• _Aim_
Starting at the line that has "# Standing: lean" and stopping after the line that has "cad_parts[node].hide_render = cad_parts[node].hide_viewport", reproduce the listing below exactly; omit everything else.

• _Data block_
=======
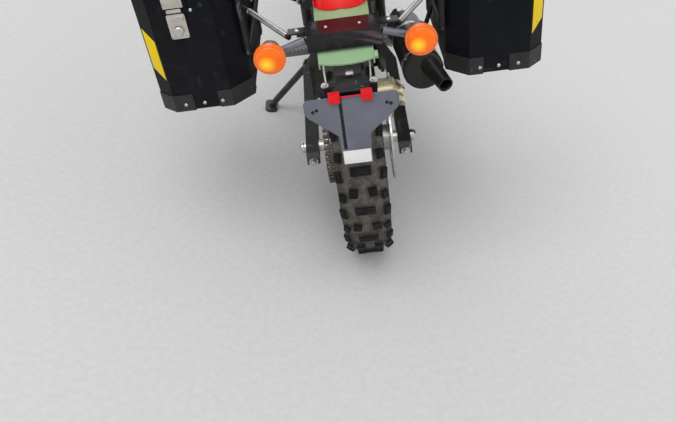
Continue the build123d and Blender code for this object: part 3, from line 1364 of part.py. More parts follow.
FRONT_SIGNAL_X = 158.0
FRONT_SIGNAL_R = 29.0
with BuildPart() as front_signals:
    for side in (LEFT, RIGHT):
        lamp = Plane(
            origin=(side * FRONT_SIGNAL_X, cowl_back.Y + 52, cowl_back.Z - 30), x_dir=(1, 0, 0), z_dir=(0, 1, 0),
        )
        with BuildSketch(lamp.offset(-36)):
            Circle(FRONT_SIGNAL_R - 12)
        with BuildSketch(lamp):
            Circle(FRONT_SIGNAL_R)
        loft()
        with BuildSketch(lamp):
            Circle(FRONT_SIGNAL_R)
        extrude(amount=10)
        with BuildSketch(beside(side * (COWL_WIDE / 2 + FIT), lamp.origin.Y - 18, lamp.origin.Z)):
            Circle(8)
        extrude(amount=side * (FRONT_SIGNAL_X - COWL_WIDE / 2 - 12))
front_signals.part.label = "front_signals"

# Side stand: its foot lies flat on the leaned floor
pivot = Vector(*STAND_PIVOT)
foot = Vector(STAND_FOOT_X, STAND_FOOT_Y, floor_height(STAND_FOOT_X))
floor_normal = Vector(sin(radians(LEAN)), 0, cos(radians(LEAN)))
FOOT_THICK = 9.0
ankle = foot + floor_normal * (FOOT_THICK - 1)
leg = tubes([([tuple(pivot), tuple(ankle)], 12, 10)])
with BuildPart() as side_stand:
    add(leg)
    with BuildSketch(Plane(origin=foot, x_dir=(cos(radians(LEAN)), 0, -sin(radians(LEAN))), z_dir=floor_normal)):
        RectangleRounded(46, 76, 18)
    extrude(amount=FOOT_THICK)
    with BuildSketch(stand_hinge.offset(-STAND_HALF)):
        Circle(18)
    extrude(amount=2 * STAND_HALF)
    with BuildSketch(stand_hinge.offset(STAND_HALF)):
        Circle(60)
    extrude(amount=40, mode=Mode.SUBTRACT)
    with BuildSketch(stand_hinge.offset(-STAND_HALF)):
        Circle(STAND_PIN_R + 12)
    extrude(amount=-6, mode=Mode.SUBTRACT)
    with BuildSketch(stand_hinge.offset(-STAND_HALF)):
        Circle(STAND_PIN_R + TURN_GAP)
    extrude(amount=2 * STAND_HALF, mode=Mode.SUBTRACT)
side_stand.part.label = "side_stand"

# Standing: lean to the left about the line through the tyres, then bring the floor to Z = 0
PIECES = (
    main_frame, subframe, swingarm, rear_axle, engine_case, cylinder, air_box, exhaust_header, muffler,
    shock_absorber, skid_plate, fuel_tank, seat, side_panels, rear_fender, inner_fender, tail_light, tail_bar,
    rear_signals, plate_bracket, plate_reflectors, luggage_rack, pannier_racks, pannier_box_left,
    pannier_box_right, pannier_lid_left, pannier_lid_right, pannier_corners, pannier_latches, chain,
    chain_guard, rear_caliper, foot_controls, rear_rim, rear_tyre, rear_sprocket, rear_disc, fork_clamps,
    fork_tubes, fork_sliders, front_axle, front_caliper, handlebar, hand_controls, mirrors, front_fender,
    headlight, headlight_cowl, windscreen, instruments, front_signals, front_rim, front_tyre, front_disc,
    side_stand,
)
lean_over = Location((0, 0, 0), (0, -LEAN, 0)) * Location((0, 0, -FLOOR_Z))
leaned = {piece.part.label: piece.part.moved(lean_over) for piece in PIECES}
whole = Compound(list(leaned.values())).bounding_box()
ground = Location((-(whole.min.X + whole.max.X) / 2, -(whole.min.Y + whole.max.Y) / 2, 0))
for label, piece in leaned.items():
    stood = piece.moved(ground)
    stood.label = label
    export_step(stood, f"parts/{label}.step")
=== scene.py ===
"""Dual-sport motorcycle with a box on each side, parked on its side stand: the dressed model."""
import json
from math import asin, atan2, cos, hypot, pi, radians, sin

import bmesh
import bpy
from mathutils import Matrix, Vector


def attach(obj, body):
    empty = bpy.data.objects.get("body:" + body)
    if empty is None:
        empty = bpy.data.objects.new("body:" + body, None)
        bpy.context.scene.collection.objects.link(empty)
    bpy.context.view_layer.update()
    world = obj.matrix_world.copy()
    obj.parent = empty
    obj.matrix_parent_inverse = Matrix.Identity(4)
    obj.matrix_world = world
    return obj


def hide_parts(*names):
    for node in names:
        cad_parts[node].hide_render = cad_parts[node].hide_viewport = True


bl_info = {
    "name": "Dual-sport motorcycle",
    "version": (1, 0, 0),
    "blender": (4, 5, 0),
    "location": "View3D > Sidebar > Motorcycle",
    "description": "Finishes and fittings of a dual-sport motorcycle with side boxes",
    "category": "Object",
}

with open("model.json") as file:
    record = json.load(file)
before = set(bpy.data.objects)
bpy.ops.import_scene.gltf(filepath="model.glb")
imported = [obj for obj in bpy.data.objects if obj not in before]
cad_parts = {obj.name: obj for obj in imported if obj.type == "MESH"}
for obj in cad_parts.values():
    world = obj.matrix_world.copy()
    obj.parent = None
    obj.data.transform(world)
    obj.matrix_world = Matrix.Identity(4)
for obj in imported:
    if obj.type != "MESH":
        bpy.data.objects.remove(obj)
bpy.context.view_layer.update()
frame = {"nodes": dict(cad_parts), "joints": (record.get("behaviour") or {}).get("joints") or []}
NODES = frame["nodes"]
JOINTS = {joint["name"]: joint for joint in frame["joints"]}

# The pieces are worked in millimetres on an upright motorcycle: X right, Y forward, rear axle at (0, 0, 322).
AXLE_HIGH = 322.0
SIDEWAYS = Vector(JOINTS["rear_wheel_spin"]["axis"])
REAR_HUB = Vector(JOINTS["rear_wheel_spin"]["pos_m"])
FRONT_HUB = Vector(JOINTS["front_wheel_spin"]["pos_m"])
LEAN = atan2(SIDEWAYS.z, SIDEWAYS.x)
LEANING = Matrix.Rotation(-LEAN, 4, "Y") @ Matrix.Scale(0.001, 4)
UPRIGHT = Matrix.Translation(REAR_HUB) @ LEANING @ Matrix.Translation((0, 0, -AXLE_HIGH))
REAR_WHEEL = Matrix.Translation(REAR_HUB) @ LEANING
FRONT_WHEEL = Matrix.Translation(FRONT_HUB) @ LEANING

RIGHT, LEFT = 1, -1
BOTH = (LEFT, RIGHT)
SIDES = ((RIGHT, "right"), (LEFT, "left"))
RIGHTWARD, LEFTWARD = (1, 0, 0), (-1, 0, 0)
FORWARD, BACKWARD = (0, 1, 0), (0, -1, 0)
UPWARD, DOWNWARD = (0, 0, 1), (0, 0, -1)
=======
• _Solution to this exercise_
# Standing: lean to the left about the line through the tyres, then bring the floor to Z = 0
PIECES = (
    main_frame, subframe, swingarm, rear_axle, engine_case, cylinder, air_box, exhaust_header, muffler,
    shock_absorber, skid_plate, fuel_tank, seat, side_panels, rear_fender, inner_fender, tail_light, tail_bar,
    rear_signals, plate_bracket, plate_reflectors, luggage_rack, pannier_racks, pannier_box_left,
    pannier_box_right, pannier_lid_left, pannier_lid_right, pannier_corners, pannier_latches, chain,
    chain_guard, rear_caliper, foot_controls, rear_rim, rear_tyre, rear_sprocket, rear_disc, fork_clamps,
    fork_tubes, fork_sliders, front_axle, front_caliper, handlebar, hand_controls, mirrors, front_fender,
    headlight, headlight_cowl, windscreen, instruments, front_signals, front_rim, front_tyre, front_disc,
    side_stand,
)
lean_over = Location((0, 0, 0), (0, -LEAN, 0)) * Location((0, 0, -FLOOR_Z))
leaned = {piece.part.label: piece.part.moved(lean_over) for piece in PIECES}
whole = Compound(list(leaned.values())).bounding_box()
ground = Location((-(whole.min.X + whole.max.X) / 2, -(whole.min.Y + whole.max.Y) / 2, 0))
for label, piece in leaned.items():
    stood = piece.moved(ground)
    stood.label = label
    export_step(stood, f"parts/{label}.step")
=== scene.py ===
"""Dual-sport motorcycle with a box on each side, parked on its side stand: the dressed model."""
import json
from math import asin, atan2, cos, hypot, pi, radians, sin

import bmesh
import bpy
from mathutils import Matrix, Vector


def attach(obj, body):
    empty = bpy.data.objects.get("body:" + body)
    if empty is None:
        empty = bpy.data.objects.new("body:" + body, None)
        bpy.context.scene.collection.objects.link(empty)
    bpy.context.view_layer.update()
    world = obj.matrix_world.copy()
    obj.parent = empty
    obj.matrix_parent_inverse = Matrix.Identity(4)
    obj.matrix_world = world
    return obj


def hide_parts(*names):
    for node in names:
        cad_parts[node].hide_render = cad_parts[node].hide_viewport = True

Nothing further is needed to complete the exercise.